On the other side, the ‘Yes’ campaign seems to be revitalising the support for Pashinyan’s government by other non-parliamentary parties, civil society institutions and other actors who supported the revolution, even though a number of those have been critical of the government during the last year because of the seeming unwillingness to adopt a more radical approach towards reforms. There were expectations that the National Assembly and the government would have condemned the past state capture by the RPA and its allies, would swiftly implement transitional justice, a reform of the judiciary, adopt a new election code and a law on political parties, and, ultimately, initiate adoption of a new constitution which would reduce prime minister’s powers and introduce a better system of checks and balances. While such expectations have not been fulfilled yet, the supporters of the ‘Velvet Revolution’ would naturally support Pashinyan’s current agenda rather than risk allowing Pashinyan’s opponents to destabilise the situation.
However, while Pashinyan and members of his cabinet and My Step parliamentary faction may now take civil society’s support for granted, they probably have to make their minds up and amend the policies as regards more decisive, coherent and consistent reform performance, especially if they win popular support at the planned referendum.

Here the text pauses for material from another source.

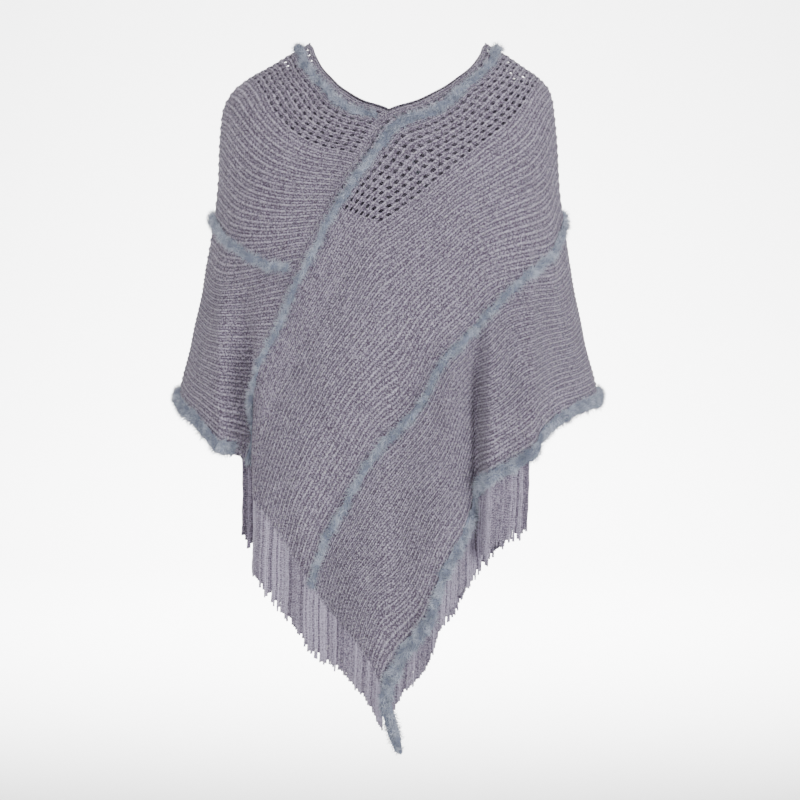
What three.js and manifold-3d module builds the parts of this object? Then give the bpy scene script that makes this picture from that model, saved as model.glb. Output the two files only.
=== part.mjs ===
// A knitted poncho sweater, hollow, in the form it takes when it is worn.
// Millimetres, +Z up, the front towards -Y. The origin is between the shoulders, where the wearer holds it up.
// Two knitted rectangles make it. Each one's back or front end is sewn to the other's long inner edge, which
// leaves a V neck in front and behind and a point in front and behind. The right half is the left half turned
// half a turn about Z. Fur strips follow both long edges and the middle of each panel. Yarn fringe hangs from
// each short end and from the lower part of each outer edge.
import * as THREE from "three";
import { mergeVertices } from "three/addons/utils/BufferGeometryUtils.js";
import Module from "manifold-3d";

// Driving sizes
const WALL = 2.2; // cloth between the ribs
const RIB_HEIGHT = 1.0;
const RIB_COUNT = 62; // across a whole panel
const OPENWORK = 0.18; // share of the panel's width that is an open net, left uncut and without ribs here
const OPENWORK_ROWS = 4;
const SEAM_GAP = 0.4;
const SEAM_BEVEL = 0.9; // more gap for each millimetre into the cloth
const SEAM_SHARE = 0.545; // of a panel's length, sewn to the other panel's end
const SHOULDER_SHARE = (1 + SEAM_SHARE) / 2; // where a panel crosses the shoulder
const NECK_SHIFT = { by: 12, from: -95, full: -8 }; // the neck sits a little to one side
const BACK = { narrower: 0.15, depth: 60, from: -470, full: -620 }; // the back hangs narrower than the front
const FUR = { lift: 2.4, height: 8, inner: 6, narrow: 0.006 };
const FRINGE = { gap: 0.9, strip: 5, radius: 1.15, upper: 100, lower: 68, uneven: 7, perEdge: 52 };
const MIDDLE = 0.55; // where the middle fur strip lies across the panel
const LONG_FRINGE = { from: 91, to: 50 }; // angles between which the outer edge has fringe
const SHORT_STATIONS = 26;
const [FRINGE_HIGH, FRINGE_LOW] = [-640, -780]; // between these heights its strands get shorter
const PLUMB_WIDTH_POWER = 3;

// Level sections of the cloth. drop is the length of cloth down the side from the neck. plumb is how far the
// front of the section is spread so that the folds hang straight down.
const LEVELS = [
  { drop: -20, height: 12, halfWidth: 92, halfDepth: 8, power: 2, plumb: 1 },
  { drop: 0, height: 2, halfWidth: 110, halfDepth: 24, power: 2, plumb: 1 },
  { drop: 32, height: -13, halfWidth: 138, halfDepth: 38, power: 2, plumb: 1 },
  { drop: 62, height: -30, halfWidth: 163, halfDepth: 52, power: 2.05, plumb: 1 },
  { drop: 90, height: -45, halfWidth: 187, halfDepth: 65, power: 2.1, plumb: 1 },
  { drop: 112, height: -60, halfWidth: 203, halfDepth: 76, power: 2.15, plumb: 1 },
  { drop: 138, height: -84, halfWidth: 212, halfDepth: 92, power: 2.2, plumb: 1.08 },
  { drop: 174, height: -120, halfWidth: 215, halfDepth: 108, power: 2.3, plumb: 1.2 },
  { drop: 227, height: -173, halfWidth: 218, halfDepth: 124, power: 2.35, plumb: 1.3 },
  { drop: 292, height: -237, halfWidth: 226, halfDepth: 137, power: 2.4, plumb: 1.26 },
  { drop: 376, height: -320, halfWidth: 240, halfDepth: 143, power: 2.4, plumb: 1.19 },
  { drop: 447, height: -390, halfWidth: 255, halfDepth: 146, power: 2.4, plumb: 1.12 },
  { drop: 517, height: -457, halfWidth: 271, halfDepth: 149, power: 2.4, plumb: 1.05 },
  { drop: 600, height: -540, halfWidth: 281, halfDepth: 151, power: 2.4, plumb: 1.01 },
  { drop: 760, height: -700, halfWidth: 285, halfDepth: 153, power: 2.4, plumb: 1 },
  { drop: 960, height: -900, halfWidth: 285, halfDepth: 154, power: 2.4, plumb: 1 },
];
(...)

The postponement of the constitutional and judiciary reforms for a year after the parliamentary elections does not seem logical, as the unprecedented level of popular mobilisation in the immediate wake of the revolution and the following snap elections would have allowed implementing such reforms with less significant risks than now, when some less popular, even though careful, reforms in the economic and social spheres may have disappointed a part of voters. Though it may be noted that, according to a poll conducted by the International Republican Institute in September and October 2019, 70 percent of the respondents were optimistic about the country’s future, and 82 percent considered judicial reform a priority, it is always wise to remember that the ‘window of opportunity’ will not last indefinitely.